───── DATA PROVIDED
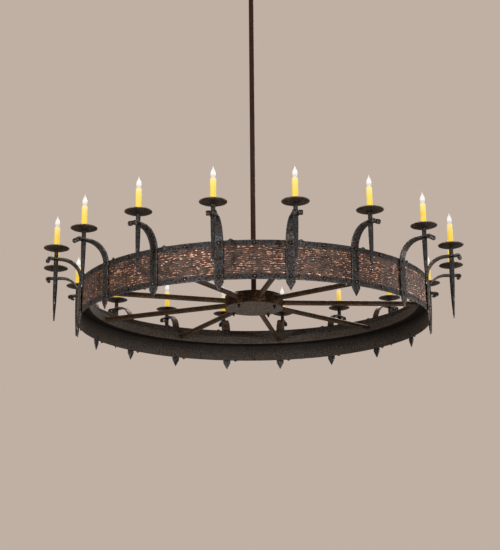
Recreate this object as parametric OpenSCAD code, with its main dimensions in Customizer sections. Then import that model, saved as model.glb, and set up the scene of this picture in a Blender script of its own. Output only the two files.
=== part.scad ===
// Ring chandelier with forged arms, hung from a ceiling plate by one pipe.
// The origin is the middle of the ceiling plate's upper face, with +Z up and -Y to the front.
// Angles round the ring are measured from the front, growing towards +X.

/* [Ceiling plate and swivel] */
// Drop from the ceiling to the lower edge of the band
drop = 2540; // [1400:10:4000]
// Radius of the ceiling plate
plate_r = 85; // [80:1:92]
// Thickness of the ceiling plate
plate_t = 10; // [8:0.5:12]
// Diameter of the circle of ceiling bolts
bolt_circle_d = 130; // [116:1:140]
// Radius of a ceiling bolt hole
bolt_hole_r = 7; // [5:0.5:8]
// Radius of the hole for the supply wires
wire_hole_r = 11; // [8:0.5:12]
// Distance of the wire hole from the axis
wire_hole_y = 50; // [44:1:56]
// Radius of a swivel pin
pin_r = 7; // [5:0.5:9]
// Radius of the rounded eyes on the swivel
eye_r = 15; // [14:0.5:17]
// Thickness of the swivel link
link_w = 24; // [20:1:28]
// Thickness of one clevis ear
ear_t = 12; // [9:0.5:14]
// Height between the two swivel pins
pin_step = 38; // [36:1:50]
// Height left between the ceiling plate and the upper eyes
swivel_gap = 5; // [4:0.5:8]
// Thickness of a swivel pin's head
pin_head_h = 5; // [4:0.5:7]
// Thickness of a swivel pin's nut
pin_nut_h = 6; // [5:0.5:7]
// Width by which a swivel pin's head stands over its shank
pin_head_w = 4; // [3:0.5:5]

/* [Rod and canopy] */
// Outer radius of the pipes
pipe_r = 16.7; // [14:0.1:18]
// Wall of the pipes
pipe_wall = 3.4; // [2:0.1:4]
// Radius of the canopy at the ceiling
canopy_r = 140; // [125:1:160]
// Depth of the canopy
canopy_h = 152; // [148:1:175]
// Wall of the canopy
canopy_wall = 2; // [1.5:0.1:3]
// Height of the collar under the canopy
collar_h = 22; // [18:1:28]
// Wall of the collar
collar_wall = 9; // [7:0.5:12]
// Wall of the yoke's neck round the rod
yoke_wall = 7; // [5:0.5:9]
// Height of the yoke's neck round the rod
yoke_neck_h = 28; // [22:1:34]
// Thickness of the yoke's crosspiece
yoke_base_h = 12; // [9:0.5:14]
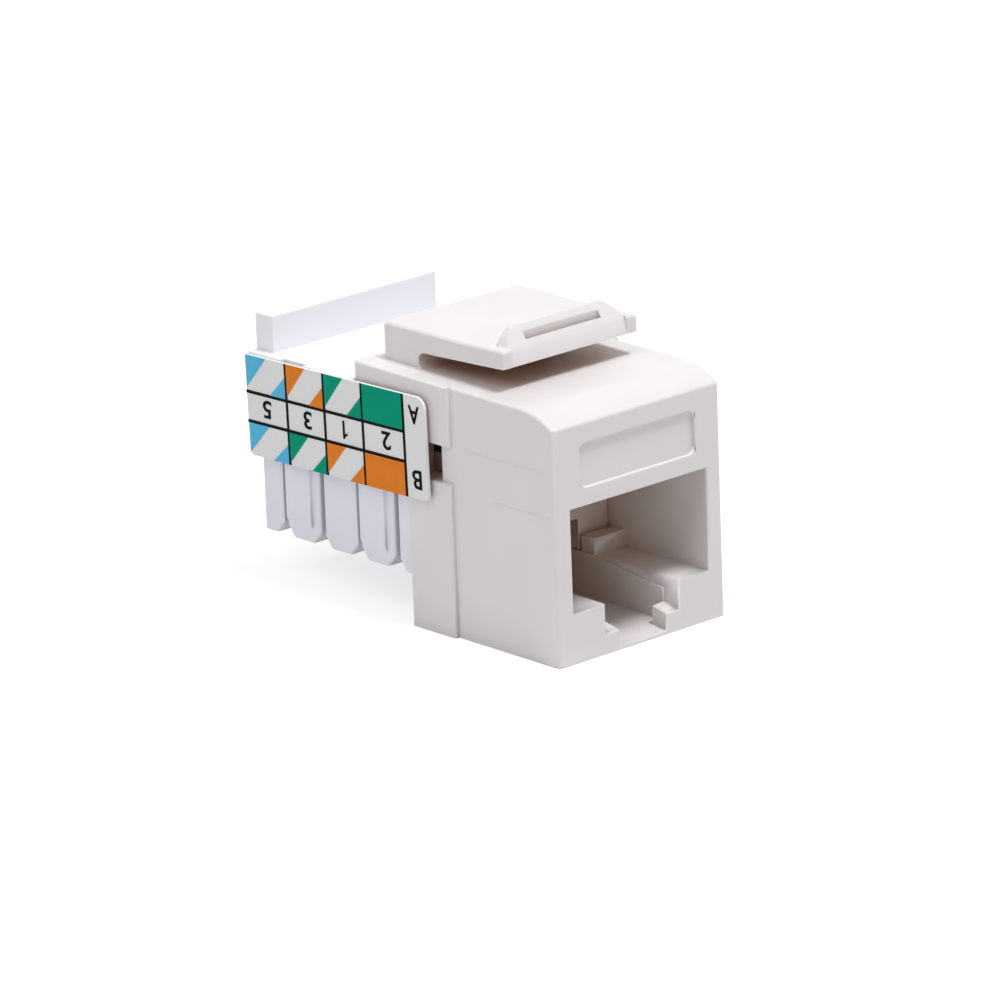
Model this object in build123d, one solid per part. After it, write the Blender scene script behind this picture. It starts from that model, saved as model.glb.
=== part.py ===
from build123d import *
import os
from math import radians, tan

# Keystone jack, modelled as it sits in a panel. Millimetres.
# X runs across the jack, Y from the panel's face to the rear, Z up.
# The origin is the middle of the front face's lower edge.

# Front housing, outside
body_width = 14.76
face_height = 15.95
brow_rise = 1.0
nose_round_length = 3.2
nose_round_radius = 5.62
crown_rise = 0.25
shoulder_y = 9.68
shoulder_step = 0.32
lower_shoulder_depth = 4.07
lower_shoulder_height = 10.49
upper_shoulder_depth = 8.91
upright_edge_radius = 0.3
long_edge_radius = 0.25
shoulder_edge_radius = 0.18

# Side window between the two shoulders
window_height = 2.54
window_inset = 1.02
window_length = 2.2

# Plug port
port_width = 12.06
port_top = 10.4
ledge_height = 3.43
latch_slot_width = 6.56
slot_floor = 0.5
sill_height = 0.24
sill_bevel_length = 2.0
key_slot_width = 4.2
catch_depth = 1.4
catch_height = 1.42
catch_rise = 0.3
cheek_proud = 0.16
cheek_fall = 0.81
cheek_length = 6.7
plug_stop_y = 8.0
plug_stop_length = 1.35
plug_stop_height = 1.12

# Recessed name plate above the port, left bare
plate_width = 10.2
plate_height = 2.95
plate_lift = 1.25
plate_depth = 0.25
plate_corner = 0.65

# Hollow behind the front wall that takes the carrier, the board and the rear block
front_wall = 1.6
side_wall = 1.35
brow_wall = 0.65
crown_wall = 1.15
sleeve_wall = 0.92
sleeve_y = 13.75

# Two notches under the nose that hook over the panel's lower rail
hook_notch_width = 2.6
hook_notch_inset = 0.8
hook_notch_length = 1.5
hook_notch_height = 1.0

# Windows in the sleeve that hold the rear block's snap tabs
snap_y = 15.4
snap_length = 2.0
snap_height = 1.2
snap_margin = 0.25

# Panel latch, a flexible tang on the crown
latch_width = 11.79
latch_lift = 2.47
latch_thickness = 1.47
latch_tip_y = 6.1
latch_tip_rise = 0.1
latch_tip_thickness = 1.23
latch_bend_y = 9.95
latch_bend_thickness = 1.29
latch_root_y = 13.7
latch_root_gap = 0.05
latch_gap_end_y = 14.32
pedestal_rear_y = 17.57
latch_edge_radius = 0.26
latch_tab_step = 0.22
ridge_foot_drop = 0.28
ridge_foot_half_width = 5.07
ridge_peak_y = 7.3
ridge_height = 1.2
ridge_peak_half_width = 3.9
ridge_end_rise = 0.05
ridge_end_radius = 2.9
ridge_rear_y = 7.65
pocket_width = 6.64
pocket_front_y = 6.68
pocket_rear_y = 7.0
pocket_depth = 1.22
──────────
• **WRITTEN REQUEST**
Reprint the data above from the opening line to the line holding "growing towards +X.", inclusive, and nothing else.

• **ANSWER FOR THE TASK**
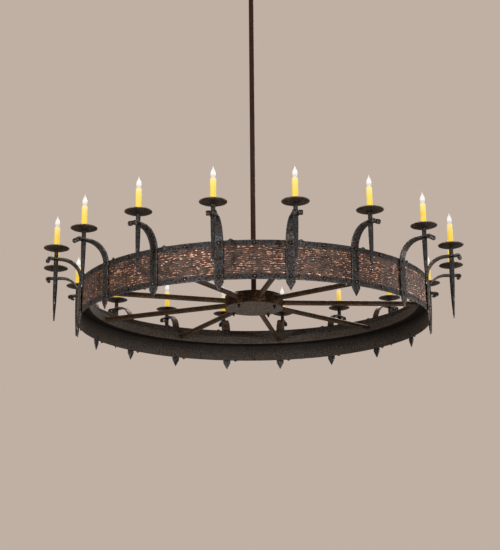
Recreate this object as parametric OpenSCAD code, with its main dimensions in Customizer sections. Then import that model, saved as model.glb, and set up the scene of this picture in a Blender script of its own. Output only the two files.
=== part.scad ===
// Ring chandelier with forged arms, hung from a ceiling plate by one pipe.
// The origin is the middle of the ceiling plate's upper face, with +Z up and -Y to the front.
// Angles round the ring are measured from the front, growing towards +X.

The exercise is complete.